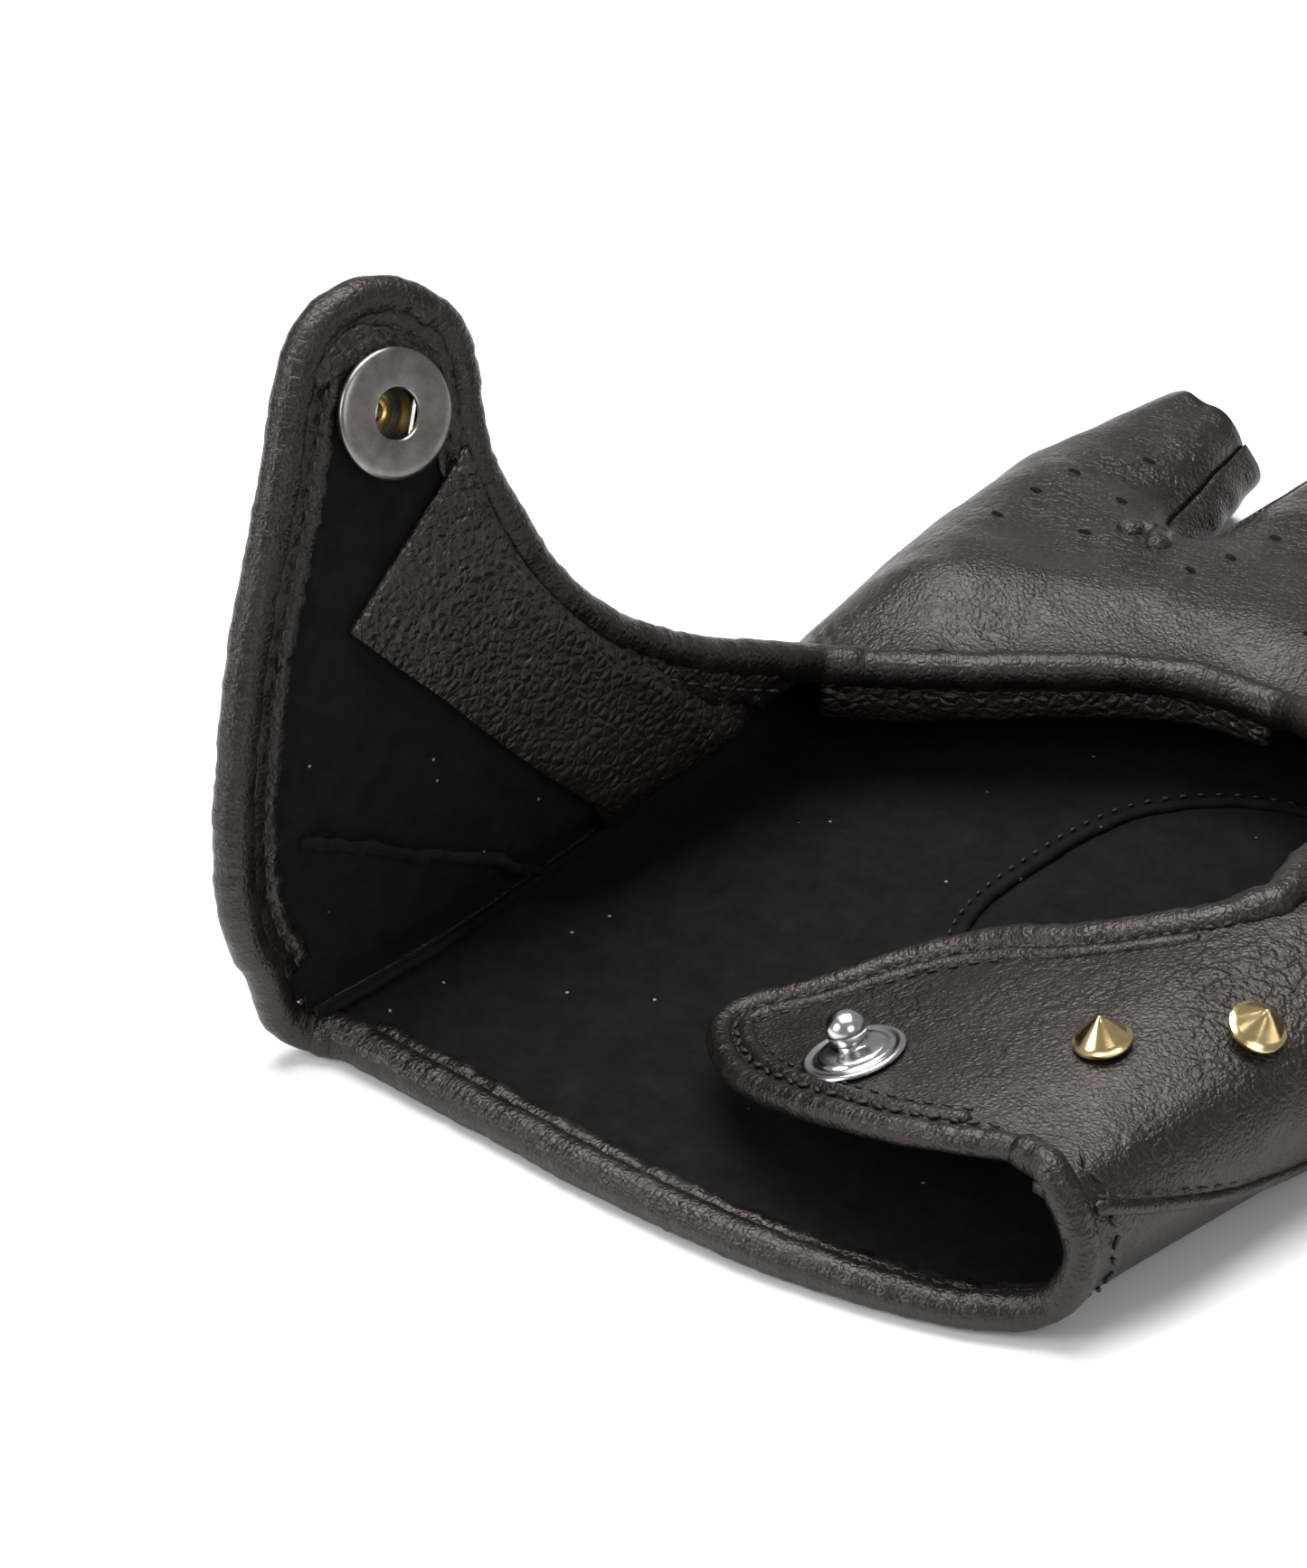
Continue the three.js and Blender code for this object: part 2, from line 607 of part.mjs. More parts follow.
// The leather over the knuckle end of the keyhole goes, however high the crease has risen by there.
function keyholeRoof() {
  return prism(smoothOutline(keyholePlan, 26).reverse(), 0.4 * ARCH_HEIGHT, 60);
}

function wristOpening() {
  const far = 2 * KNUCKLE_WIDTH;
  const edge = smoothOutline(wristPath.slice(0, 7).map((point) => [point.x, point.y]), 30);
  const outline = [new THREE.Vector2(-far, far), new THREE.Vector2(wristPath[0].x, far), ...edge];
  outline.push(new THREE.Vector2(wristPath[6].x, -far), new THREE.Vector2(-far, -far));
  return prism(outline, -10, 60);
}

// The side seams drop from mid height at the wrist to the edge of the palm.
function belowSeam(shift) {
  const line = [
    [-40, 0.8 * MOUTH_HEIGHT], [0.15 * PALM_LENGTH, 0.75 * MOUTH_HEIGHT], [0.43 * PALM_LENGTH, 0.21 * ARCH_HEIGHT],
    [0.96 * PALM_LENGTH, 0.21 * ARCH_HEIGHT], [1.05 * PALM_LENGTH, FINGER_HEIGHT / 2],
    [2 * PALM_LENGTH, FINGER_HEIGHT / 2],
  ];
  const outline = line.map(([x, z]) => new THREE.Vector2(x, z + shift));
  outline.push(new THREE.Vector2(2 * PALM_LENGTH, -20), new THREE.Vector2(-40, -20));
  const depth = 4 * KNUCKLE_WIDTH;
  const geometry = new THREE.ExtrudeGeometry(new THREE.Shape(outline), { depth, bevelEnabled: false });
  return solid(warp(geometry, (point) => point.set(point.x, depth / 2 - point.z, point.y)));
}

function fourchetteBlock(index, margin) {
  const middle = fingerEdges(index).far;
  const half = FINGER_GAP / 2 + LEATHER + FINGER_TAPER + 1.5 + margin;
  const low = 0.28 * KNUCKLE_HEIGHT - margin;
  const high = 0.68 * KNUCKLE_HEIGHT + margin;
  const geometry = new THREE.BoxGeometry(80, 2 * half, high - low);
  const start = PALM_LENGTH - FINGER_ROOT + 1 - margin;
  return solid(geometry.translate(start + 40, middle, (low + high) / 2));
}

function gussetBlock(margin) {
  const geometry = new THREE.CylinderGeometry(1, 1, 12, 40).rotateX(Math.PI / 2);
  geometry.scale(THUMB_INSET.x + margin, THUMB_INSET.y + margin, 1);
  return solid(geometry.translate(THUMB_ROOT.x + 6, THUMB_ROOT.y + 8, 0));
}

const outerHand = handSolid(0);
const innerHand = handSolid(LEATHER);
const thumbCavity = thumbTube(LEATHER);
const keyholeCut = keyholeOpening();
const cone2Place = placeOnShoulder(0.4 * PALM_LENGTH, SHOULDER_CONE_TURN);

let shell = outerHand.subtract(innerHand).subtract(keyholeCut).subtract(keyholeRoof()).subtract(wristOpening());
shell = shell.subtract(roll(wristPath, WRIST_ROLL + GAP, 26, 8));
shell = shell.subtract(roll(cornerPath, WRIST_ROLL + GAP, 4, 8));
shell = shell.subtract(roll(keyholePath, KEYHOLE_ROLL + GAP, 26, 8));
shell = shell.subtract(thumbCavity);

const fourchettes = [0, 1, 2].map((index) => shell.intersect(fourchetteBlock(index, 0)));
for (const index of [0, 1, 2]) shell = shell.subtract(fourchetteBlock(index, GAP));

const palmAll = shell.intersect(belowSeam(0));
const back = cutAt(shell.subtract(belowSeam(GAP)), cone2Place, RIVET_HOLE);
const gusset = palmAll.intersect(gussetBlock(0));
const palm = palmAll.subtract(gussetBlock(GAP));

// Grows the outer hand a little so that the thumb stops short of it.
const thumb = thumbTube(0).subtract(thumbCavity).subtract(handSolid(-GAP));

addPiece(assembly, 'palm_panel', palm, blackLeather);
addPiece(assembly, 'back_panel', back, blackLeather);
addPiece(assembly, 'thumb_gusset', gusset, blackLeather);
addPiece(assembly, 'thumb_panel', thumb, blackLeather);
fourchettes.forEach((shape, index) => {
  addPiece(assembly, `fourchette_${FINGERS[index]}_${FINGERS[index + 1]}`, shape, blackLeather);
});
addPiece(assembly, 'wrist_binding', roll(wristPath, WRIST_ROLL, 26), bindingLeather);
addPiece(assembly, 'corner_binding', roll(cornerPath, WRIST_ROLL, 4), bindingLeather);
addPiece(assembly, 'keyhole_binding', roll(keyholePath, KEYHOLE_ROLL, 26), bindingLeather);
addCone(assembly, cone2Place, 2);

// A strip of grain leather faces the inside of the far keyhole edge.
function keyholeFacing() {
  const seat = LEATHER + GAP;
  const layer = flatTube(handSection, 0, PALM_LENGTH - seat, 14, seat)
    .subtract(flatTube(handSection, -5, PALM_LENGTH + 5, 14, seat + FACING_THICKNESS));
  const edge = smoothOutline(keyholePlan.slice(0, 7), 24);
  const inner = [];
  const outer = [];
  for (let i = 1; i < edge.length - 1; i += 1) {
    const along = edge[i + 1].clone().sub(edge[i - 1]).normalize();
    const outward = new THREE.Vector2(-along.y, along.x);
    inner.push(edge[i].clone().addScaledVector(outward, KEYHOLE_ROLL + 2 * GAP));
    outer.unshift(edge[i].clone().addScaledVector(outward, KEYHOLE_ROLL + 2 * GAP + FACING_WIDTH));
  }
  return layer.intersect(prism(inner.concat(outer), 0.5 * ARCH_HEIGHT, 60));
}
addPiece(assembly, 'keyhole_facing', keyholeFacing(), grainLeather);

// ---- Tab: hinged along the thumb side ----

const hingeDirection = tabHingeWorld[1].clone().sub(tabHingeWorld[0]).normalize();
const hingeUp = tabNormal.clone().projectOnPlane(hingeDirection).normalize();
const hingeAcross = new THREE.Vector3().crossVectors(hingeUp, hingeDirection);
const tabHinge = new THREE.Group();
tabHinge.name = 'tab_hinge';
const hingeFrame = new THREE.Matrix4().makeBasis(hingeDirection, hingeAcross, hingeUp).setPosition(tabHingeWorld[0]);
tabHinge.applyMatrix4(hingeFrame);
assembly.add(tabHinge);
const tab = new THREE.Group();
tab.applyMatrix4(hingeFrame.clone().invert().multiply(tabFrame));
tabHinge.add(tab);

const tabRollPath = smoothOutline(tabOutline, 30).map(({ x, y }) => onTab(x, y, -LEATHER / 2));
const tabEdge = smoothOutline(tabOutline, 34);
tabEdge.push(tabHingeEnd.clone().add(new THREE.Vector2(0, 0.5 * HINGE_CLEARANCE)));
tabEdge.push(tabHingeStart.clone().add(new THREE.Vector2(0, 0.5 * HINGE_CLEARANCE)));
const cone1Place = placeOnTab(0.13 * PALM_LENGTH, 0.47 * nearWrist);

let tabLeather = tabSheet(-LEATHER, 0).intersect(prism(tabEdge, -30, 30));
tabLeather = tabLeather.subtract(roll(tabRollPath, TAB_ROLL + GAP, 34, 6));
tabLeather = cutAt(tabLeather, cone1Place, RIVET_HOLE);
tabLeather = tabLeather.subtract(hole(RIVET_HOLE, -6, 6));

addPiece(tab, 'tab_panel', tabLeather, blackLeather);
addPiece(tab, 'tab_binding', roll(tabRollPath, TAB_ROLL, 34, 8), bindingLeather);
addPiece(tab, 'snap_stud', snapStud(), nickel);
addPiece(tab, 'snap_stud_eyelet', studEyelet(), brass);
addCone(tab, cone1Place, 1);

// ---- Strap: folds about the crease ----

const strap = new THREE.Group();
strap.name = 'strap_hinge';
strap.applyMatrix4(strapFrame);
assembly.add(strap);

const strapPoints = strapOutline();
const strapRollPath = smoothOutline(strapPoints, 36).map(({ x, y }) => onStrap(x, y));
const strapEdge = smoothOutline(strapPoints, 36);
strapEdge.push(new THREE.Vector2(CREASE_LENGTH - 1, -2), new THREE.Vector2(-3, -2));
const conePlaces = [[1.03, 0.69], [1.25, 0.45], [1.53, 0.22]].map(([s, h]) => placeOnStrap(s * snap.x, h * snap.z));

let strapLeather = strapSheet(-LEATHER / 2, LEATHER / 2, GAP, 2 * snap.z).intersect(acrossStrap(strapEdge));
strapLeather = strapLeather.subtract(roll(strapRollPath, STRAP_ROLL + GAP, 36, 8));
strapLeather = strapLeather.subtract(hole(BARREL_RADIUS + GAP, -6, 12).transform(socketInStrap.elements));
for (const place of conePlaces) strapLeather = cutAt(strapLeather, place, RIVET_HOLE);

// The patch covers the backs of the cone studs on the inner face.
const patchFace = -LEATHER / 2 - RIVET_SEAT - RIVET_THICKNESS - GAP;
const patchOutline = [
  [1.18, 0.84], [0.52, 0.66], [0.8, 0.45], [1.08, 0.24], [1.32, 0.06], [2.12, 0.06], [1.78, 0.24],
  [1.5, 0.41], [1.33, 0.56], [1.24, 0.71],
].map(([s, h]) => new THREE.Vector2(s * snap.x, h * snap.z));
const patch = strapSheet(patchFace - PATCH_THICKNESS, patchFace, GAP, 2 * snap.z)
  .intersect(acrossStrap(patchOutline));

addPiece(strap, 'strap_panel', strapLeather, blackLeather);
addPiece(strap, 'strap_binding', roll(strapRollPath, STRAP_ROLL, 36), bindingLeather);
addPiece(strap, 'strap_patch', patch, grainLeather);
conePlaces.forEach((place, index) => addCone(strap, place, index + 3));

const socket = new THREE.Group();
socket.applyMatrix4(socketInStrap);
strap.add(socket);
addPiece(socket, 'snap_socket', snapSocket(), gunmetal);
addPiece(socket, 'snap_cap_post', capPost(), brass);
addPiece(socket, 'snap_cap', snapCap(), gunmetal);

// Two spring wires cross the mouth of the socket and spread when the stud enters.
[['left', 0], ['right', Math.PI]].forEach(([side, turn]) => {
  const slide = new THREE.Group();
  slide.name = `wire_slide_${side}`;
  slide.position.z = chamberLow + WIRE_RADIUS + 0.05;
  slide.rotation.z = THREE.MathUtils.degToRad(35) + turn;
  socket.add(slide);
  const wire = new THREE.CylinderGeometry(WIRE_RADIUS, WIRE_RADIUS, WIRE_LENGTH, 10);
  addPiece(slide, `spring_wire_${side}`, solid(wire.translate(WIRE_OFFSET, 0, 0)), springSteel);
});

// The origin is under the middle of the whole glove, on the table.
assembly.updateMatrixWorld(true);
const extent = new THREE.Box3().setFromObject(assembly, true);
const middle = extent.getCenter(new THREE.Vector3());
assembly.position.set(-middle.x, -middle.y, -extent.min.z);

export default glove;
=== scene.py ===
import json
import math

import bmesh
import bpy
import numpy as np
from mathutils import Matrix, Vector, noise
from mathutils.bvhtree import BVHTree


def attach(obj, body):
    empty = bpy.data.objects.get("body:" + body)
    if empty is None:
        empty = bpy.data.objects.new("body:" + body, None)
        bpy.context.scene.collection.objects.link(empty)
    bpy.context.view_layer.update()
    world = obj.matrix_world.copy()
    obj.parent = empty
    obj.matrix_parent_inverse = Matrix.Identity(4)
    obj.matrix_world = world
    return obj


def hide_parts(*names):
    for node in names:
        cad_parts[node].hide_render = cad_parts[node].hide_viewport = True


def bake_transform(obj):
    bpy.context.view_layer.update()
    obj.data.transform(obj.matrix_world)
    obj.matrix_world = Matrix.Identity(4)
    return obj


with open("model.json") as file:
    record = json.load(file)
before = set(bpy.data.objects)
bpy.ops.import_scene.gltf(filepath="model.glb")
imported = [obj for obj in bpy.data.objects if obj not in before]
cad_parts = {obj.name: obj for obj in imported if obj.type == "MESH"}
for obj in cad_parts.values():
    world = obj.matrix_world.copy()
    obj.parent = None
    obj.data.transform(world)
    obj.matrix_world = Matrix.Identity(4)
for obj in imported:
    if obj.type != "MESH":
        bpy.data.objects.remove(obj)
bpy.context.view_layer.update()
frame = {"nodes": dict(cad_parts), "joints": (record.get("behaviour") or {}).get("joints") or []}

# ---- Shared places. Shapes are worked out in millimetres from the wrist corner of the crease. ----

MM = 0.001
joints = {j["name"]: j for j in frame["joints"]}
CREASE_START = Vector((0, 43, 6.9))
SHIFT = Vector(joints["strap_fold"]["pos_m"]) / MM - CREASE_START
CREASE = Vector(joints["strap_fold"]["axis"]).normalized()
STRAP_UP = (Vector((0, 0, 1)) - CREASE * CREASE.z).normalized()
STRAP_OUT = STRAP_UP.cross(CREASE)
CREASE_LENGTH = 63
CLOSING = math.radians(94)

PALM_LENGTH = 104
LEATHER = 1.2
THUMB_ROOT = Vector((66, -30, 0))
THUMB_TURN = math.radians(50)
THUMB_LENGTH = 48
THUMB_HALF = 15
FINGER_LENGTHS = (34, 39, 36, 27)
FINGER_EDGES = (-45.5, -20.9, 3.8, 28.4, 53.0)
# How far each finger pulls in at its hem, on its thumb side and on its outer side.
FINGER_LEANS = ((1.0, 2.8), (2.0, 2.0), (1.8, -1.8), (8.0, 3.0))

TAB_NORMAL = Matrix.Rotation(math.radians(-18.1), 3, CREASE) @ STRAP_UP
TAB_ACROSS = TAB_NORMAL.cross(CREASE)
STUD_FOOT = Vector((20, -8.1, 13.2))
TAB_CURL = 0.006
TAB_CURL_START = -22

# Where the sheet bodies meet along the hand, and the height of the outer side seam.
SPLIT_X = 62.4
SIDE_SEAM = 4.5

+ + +

What the task asks: Everything from the line with "on the table." through the line with "bpy.data.objects.remove(obj)", both ends included, should be repeated exactly; nothing else should appear.

Full solution:
// The origin is under the middle of the whole glove, on the table.
assembly.updateMatrixWorld(true);
const extent = new THREE.Box3().setFromObject(assembly, true);
const middle = extent.getCenter(new THREE.Vector3());
assembly.position.set(-middle.x, -middle.y, -extent.min.z);

export default glove;
=== scene.py ===
import json
import math

import bmesh
import bpy
import numpy as np
from mathutils import Matrix, Vector, noise
from mathutils.bvhtree import BVHTree


def attach(obj, body):
    empty = bpy.data.objects.get("body:" + body)
    if empty is None:
        empty = bpy.data.objects.new("body:" + body, None)
        bpy.context.scene.collection.objects.link(empty)
    bpy.context.view_layer.update()
    world = obj.matrix_world.copy()
    obj.parent = empty
    obj.matrix_parent_inverse = Matrix.Identity(4)
    obj.matrix_world = world
    return obj


def hide_parts(*names):
    for node in names:
        cad_parts[node].hide_render = cad_parts[node].hide_viewport = True


def bake_transform(obj):
    bpy.context.view_layer.update()
    obj.data.transform(obj.matrix_world)
    obj.matrix_world = Matrix.Identity(4)
    return obj


with open("model.json") as file:
    record = json.load(file)
before = set(bpy.data.objects)
bpy.ops.import_scene.gltf(filepath="model.glb")
imported = [obj for obj in bpy.data.objects if obj not in before]
cad_parts = {obj.name: obj for obj in imported if obj.type == "MESH"}
for obj in cad_parts.values():
    world = obj.matrix_world.copy()
    obj.parent = None
    obj.data.transform(world)
    obj.matrix_world = Matrix.Identity(4)
for obj in imported:
    if obj.type != "MESH":
        bpy.data.objects.remove(obj)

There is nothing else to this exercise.